En revanche, gros bémol, je l'invite à revoir sa copie pour ce qui concerne les personnages kurdes du YPG. Ils manquent cruellement de crédibilité et je dirai même - si je n'étais pas aussi gentille - qu'il s'agit là d'une pure propagande anti-YPG comme on la retrouve dans les interventions de journalistes "anti-kurdes". Je l'ai déjà dit ici, la fiction n'autorise pas tout. Quand elle se confronte à la réalité, elle ne peut s'extirper de la question de la vérité. Elle doit donc avoir le soucis de la justesse et de la justice dans son propos. La guerre en Syrie étant une guerre contemporaine, le mouvement kurde ayant une existence réelle, l'auteur ne peut écrire tout et n'importe quoi sous le sceau de la fiction. Je ne peux donc laisser dire que le YPG soit capable d'immoler un ennemi et de filmer cette barbarie. La pratique, celle de Daech, est interdite au sein du mouvement kurde qui prohibe tous les comportements inhumains et dégradants. le YPG fait la guerre, oui, mais il tente, dans cette guerre barbare et indigne, de maintenir le sens de la dignité humaine. Il en va de sa morale, de sa philosophie et de la conception qu'il se fait de l'humanité. Il faut ne pas connaître le YPG pour oser écrire pareille connerie.

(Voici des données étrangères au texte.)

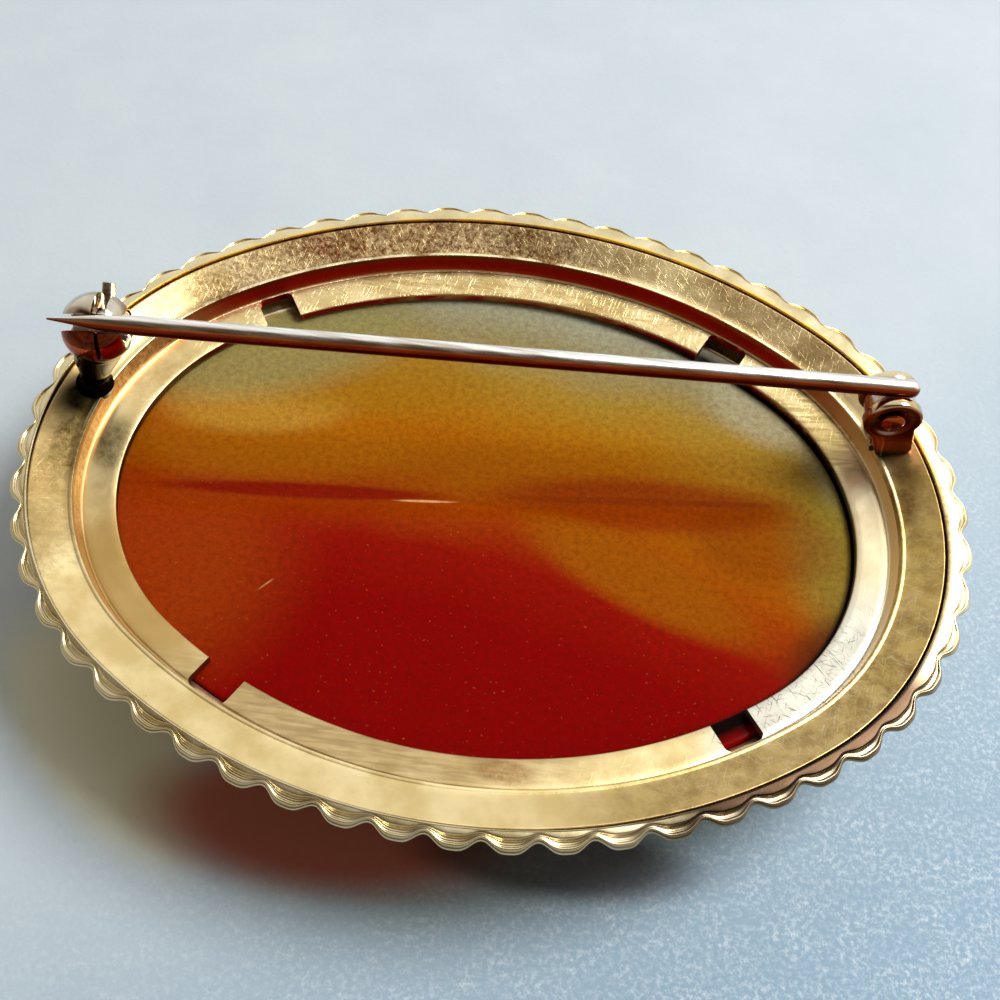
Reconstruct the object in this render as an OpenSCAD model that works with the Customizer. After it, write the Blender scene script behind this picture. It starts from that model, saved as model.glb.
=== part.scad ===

De même, il est peu probable que vous entendiez un membre du YPG tenir des propos vulgaires à propos des femmes yézidis tenues en esclavage sexuelle par Daech. Non, un membre du YPG chargé de la surveillance d'un camps de réfugiés pour les Kurdes yézidis ne dirait pas, devant une recrue étrangère de surcroît, qu'une femme yézidie est une « pute » qui a été « baisé par les chiens de Daech ». Sauf si ce membre est un « civil » qui n'a pas reçu l'éducation politique imposée au sein du mouvement. Et même dans ce cas-là, j'ai un doute sur la crédibilité du personnage. Enfin, pour finir, puisqu'il faut en finir avec les exemples, l'administration du Rojava ne considère pas les « lioncaux du Califat », surtout s'ils sont, comme dans le roman, des petits Kurdes yézidis, comme des « traitres » ou des personnes à « emprisonner ». Ils sont, au contraire, considérés comme des victimes et sont, à ce titre, pris en charge et soignés dans tous les sens du terme.

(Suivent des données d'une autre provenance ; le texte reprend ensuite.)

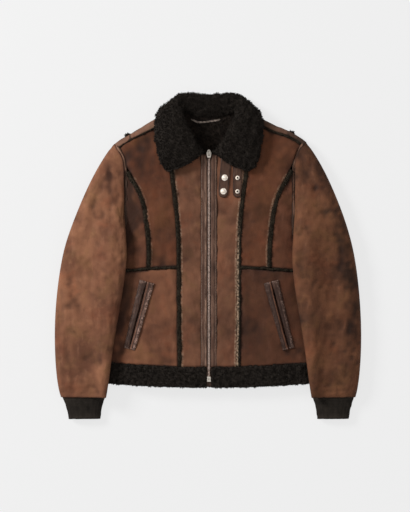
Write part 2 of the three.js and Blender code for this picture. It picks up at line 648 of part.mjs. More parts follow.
/** Rows of the back, from the hem band to the shoulder: the body's edge, and the share of its height. */
const BACK_ROWS = [
  { x: 247, y: -256, share: 0 },
  { x: 247, y: -180, share: 0.13 },
  { x: 247, y: -100, share: 0.27 },
  { x: 246, y: -35, share: 0.38 },
  { x: 245.5, y: 5, share: 0.45 },
  { x: 244, y: 19, share: 0.48 },
  { x: 222, y: 33, share: 0.52 },
  { x: 207, y: 55, share: 0.57 },
  { x: 202.5, y: 100, share: 0.65 },
  { x: 202.6, y: 160, share: 0.74 },
  { x: 203.8, y: 206, share: 0.82 },
  { x: 209, y: 236, share: 0.88 },
  { x: 219.5, y: 254, share: 0.95 },
  { x: 226.5, y: 266, share: 1 },
];

/** The back's top edge: the neckline, then the shoulder's edge. */
function backTop(x) {
  const NECK = { centre: 330, half: 84, rise: 20 };
  return x < NECK.half ? NECK.centre + NECK.rise * (x / NECK.half) ** 2 : shoulderEdge(x);
}

/** Columns of the back, as shares of its half width: closer together where the side rolls. */
const BACK_HALF = [1, 0.985, 0.938, 0.8, 0.6, 0.38, 0.2];
const BACK_COLUMNS = [...BACK_HALF.map((f) => -f), 0, ...BACK_HALF.slice().reverse()];

function back() {
  const rows = BACK_ROWS.map(({ x: edgeX, y: edgeY, share }) => {
    const centreY = lerp(HEM.bandTop, backTop(0), share);
    return BACK_COLUMNS.map((f) => {
      const x = f * edgeX;
      const low = f * f;
      const high = (backTop(Math.abs(x)) - backTop(0)) / (edgeY - centreY || 1);
      const bend = lerp(low, share > 0.9 ? high : low, smooth(0.9, 1, share));
      return new THREE.Vector2(x, centreY + (edgeY - centreY) * bend);
    });
  });
  return wallOver(rows, backWall);
}
add(body, "back", back(), "hide");

/** The wool hem band of the front half on one side, rounded along both edges. */
const BAND_ACROSS = [0, 0.12, 0.5, 0.88, 1];
const BAND_CREST = [0.25, 0.85, 1, 0.85, 0.25];
function hemFront(side) {
  const inner = (v) => new THREE.Vector2(PLACKET.inner, lerp(bandBottom(7), bandTop(7) - GAP, v));
  const outer = (v) => new THREE.Vector2(247, lerp(HEM.bottomAtSide, HEM.bandTopAtSide - GAP, v));
  const grid = ruledGrid(inner, outer, BAND_ACROSS, sideColumns(9), side);
  for (const row of grid) for (const p of row) p.y += 0;
  const pairs = grid.map((row, i) => row.map((p) => {
    const bow = bandTop(p.x) - lerp(bandTop(7), HEM.bandTopAtSide, Math.abs(p.x) / 247);
    const [top, under] = frontWall(p.x, p.y + bow, { rise: HEM.rise * BAND_CREST[i], thickness: HEM.thickness });
    return [top, under];
  }));
  return wallBetween(pairs.map((r) => r.map((q) => q[0])), pairs.map((r) => r.map((q) => q[1])));
}
addPair(body, "hem_front", hemFront, "wool");

function hemBack() {
  const rows = BAND_ACROSS.map((v) => BACK_COLUMNS.map((f) => {
    const x = f * 247;
    return new THREE.Vector2(x, lerp(bandBottom(x), bandTop(x) - GAP, v));
  }));
  return wallOver(rows, (x, y) => backWall(x, y, { thickness: HEM.thickness }));
}
add(body, "hem_back", hemBack(), "wool");

/** How high a sleeve lies at a plan point, because the body's side is under it. */
function bodyUnderSleeve(x, y) {
  const inside = smooth(-34, -2, sideEdge(Math.min(y, 20)) - Math.abs(x));
  return (BODY.underSleeve + 5.5) * inside * smooth(100, 52, y);
}

/** Outer and inner point of a sleeve's section at a turn round it, from the outer edge over the top. */
function sleeveWall(share, turn, side) {
  const at = section(SLEEVE_SECTIONS, share);
  const [outerEdge, innerEdge] = [new THREE.Vector2(at.outerX, at.outerY), new THREE.Vector2(at.innerX, at.innerY)];
  const halfWidth = outerEdge.distanceTo(innerEdge) / 2;
  const halfHeight = at.height / 2;
  const power = 2 / SLEEVE.roundness;
  const [across, up] = [signedPower(Math.cos(turn), power), signedPower(Math.sin(turn), power)];
  const hem = besides(armhole, -ARMHOLE_REACH - CHORD);
  const first = (t) => hem(t).sub(hem(0).lerp(hem(1), t));
  return [0, SKIN].map((inset) => {
    const t = 0.5 - 0.5 * across * (1 - inset / halfWidth);
    const swell = first(t).multiplyScalar(smooth(0.3, 0, share));
    const plan = outerEdge.clone().lerp(innerEdge, t).add(swell);
    const stretchDown = up < 0 ? SLEEVE.flattening : 1;
    let z = Math.max(inset, halfHeight + up * (halfHeight - inset) * stretchDown);
    if (up > 0) z += foldHeight(SLEEVE_FOLDS, plan.x * side, plan.y) * up * smooth(0, 0.12, share);
    const under = bodyUnderSleeve(plan.x, plan.y);
    z += under * lerp(1, SLEEVE.riseShare, clamp(z / at.height, 0, 1));
    return new THREE.Vector3(plan.x * side, plan.y, z);
  });
}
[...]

Alors, je dirai qu'il suffit ! Ça suffit de relativiser et de considérer que dans cette guerre syrienne tout le monde se vaut. Non ! La guerre menée par le YPG, quoi que l'on puisse penser de lui et de ses actions, n'est pas celle menée par Assad ou Daech ! La philosophie politique du YPG, ses valeurs, sa morale et ses pratiques se distinguent en tout point des autres mouvements armés et ne pas le voir c'est, au mieux, une ignorance crasse ; au pire une propagande anti-kurde détestable et méprisable. Alors désolée mais je ne peux conseiller ce roman.